In his use and research of various psychometric assessments, Jay observed that most came from a specific perspective or bias in favor of certain behavioral characteristics. In other words, they slanted toward certain profiles and against others. Some people were classified as having either inherently “good” or inherently “bad” profiles. Joe was a leader, but Bob was supposedly only a follower in every context and aspect of his life. Sally was a communicator, but Sue was labeled as a social wallflower unable to connect with people.  Jay also noticed that the profiles categorized as “good” often coincidently resembled the characteristics of those developing or presenting the results.

This thinking was contrary to Jay’s interactions and common observations. As the author of Unraveling the Mystery of People, Jay noted that every personality trait contained both positive and potentially negative implications. Workers adept at task juggling often were less accomplished in prioritizing the work to be completed. Heads-down and analytical individuals typically find long periods of face-to-face communication to be exhausting and disagreeable. In his experience, Jay noted that there was no such thing as a “perfect” profile. Everyone has strengths and corresponding limitations. The key to success and engagement is placing people in opportunities which allows them to capitalize on their strengths and to downplay or reduce the effect of their limitations. Focus on objective results as this will improve the accuracy of the findings and the corresponding buy-in of those being evaluated. This empowers employers to allow their employees to do more of what they do best. Everyone can do better when placed in the right role in the right environment.

This concept was a breakthrough in the interpretation of psychometric results. Employees are not labeled, classified or marginalized, but are objectively measured in terms of natural wiring strengths and limitations. To simplify the process and implementation, Jay designed the AcuMax Index to objectively focus on an individual’s idea flow, how they successfully process thought, their work style, their level of pressure acceptance and how much information they need for effective decision making – exactly what an employer needs to know after the determination of skillset and experience to make the right hiring or placement determination.

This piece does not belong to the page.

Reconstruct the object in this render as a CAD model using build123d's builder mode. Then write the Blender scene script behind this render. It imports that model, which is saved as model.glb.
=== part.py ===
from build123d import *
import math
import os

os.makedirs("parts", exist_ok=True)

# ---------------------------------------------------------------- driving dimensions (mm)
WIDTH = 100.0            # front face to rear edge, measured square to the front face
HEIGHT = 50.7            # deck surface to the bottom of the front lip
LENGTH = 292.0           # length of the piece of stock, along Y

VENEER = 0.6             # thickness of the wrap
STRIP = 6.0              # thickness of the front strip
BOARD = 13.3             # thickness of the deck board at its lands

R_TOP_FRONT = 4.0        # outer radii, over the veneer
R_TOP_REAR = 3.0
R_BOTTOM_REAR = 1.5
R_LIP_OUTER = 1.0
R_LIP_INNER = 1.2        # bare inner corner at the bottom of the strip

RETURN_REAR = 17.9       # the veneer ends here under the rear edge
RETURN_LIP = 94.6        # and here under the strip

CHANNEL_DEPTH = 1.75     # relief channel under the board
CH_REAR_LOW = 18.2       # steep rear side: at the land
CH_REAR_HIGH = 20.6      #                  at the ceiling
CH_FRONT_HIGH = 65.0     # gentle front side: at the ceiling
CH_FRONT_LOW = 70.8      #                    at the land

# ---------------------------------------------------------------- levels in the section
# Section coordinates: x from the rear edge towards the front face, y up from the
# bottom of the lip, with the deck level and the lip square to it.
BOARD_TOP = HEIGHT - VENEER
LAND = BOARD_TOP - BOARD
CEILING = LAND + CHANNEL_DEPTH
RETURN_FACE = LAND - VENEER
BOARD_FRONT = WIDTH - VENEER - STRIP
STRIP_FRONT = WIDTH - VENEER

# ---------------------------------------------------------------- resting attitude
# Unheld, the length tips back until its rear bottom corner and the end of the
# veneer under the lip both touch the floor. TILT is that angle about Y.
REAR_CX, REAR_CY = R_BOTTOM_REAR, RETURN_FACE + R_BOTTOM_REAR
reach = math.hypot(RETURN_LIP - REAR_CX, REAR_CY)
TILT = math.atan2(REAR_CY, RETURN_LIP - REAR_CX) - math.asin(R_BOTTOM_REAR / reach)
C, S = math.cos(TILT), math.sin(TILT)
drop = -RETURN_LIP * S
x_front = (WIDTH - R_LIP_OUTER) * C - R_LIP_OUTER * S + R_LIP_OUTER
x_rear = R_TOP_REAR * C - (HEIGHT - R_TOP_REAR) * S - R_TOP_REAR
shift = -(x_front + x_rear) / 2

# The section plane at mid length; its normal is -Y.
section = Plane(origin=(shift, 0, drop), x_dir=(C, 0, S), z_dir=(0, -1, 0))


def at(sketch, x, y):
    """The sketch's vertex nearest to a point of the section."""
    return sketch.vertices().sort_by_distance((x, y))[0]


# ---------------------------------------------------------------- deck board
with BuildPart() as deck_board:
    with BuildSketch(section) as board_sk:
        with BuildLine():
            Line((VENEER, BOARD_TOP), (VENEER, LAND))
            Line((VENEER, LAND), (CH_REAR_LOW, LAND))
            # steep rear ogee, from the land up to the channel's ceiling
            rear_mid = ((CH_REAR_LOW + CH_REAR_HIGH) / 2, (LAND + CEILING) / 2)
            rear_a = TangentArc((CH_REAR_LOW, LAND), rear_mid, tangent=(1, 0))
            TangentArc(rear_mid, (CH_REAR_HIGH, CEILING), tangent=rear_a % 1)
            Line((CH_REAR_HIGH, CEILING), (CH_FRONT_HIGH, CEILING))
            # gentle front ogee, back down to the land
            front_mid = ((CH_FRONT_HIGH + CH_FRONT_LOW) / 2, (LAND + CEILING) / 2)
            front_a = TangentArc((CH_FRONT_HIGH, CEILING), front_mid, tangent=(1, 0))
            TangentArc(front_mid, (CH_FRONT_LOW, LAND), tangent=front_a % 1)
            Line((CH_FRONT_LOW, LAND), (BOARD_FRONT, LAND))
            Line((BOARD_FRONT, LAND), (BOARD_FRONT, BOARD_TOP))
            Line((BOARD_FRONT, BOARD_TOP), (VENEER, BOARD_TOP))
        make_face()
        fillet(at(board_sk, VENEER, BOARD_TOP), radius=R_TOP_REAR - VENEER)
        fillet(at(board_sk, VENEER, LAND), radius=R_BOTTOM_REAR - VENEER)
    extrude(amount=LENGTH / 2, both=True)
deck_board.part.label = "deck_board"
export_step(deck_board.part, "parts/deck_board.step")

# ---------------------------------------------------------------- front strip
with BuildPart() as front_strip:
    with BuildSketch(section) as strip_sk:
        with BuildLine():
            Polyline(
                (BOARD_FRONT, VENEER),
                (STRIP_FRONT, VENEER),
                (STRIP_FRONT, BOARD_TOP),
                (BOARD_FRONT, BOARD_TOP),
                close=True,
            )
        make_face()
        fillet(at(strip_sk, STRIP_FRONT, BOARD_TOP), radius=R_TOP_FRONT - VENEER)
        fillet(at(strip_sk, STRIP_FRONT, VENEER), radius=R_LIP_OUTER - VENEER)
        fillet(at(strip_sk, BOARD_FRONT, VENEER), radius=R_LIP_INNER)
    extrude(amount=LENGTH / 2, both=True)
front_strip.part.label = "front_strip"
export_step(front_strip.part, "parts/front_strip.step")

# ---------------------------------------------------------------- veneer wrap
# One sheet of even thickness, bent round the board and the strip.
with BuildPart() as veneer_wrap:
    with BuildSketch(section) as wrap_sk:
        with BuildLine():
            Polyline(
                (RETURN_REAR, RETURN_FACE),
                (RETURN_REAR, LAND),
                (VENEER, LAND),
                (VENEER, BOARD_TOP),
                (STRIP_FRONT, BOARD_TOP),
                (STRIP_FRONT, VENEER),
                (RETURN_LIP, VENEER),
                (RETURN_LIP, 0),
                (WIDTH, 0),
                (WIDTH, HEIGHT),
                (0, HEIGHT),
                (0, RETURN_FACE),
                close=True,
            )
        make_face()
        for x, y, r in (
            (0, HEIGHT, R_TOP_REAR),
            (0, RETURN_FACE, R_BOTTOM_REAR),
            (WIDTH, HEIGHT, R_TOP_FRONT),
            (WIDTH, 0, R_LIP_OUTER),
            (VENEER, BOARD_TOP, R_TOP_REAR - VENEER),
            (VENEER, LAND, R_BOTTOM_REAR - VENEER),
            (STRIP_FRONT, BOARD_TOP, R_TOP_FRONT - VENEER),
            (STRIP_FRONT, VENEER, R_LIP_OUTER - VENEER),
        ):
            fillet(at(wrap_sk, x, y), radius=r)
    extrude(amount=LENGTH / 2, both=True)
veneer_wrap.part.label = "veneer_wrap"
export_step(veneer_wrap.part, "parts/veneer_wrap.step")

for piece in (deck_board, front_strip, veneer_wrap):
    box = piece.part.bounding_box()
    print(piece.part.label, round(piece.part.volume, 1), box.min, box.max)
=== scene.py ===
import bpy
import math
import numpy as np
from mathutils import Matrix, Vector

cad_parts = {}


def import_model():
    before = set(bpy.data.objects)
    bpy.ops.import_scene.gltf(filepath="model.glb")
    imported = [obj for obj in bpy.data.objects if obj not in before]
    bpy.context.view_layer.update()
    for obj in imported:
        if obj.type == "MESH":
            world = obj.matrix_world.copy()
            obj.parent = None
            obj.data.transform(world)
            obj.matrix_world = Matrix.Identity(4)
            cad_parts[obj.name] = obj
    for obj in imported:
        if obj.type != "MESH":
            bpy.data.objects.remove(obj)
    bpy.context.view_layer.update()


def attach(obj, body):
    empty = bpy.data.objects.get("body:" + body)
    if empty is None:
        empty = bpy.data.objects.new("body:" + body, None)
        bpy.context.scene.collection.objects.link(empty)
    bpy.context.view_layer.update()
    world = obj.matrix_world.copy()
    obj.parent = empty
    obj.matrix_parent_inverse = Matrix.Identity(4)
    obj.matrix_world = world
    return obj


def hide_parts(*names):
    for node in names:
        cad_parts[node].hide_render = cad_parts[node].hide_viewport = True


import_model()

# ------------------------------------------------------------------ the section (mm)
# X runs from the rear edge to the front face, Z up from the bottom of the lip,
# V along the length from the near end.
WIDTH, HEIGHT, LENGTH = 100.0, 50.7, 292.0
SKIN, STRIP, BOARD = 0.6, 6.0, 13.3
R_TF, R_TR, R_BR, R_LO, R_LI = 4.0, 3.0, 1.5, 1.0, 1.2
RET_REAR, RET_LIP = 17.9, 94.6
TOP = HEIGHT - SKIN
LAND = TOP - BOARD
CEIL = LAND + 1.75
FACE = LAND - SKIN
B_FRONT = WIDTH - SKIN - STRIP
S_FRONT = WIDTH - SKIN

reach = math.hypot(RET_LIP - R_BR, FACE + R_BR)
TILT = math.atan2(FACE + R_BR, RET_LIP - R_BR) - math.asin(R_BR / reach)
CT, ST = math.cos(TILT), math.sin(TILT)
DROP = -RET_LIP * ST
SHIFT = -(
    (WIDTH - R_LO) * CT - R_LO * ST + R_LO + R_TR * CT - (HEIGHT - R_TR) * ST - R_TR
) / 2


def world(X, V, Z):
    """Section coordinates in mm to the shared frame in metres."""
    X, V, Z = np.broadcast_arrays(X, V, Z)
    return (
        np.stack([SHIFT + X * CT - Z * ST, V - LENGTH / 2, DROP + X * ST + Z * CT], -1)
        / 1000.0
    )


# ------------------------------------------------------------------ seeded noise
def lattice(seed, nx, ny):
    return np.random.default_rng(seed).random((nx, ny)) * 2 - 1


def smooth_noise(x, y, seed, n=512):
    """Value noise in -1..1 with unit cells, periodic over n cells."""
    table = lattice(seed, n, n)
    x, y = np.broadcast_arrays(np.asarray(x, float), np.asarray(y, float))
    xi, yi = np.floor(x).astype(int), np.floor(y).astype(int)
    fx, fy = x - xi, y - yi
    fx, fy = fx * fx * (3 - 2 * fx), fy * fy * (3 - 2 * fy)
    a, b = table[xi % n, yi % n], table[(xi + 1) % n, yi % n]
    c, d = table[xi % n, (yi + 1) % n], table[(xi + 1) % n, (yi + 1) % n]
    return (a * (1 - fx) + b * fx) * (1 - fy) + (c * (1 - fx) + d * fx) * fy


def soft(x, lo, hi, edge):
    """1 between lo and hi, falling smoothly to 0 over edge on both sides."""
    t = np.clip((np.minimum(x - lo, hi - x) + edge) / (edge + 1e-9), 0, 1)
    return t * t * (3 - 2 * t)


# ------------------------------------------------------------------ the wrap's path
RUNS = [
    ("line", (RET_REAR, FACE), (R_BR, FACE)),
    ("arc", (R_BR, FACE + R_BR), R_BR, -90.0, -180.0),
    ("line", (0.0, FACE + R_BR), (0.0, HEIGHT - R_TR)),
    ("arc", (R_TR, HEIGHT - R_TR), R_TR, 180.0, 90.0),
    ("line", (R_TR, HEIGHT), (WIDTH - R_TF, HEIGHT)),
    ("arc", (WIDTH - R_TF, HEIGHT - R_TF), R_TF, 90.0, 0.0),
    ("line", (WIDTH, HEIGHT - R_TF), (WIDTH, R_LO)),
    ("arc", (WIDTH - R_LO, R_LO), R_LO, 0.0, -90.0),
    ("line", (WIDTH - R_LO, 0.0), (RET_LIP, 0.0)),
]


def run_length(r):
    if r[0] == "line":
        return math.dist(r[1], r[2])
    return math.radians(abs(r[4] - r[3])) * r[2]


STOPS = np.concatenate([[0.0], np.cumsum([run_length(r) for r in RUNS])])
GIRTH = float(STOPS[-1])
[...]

And, AcuMax does it in an easy-to-interpret format that reduces both the necessary training time and the downtime associated with obtaining assessment results.

Jay’s desire to develop an assessment that aligns with everyday experience and better put people in positions where they are more likely to succeed led to the genesis of the AcuMax Index. The testament to his success is the fact that over 50 AcuMax’s clients were clients of competing assessment companies that are now clients of AcuMax!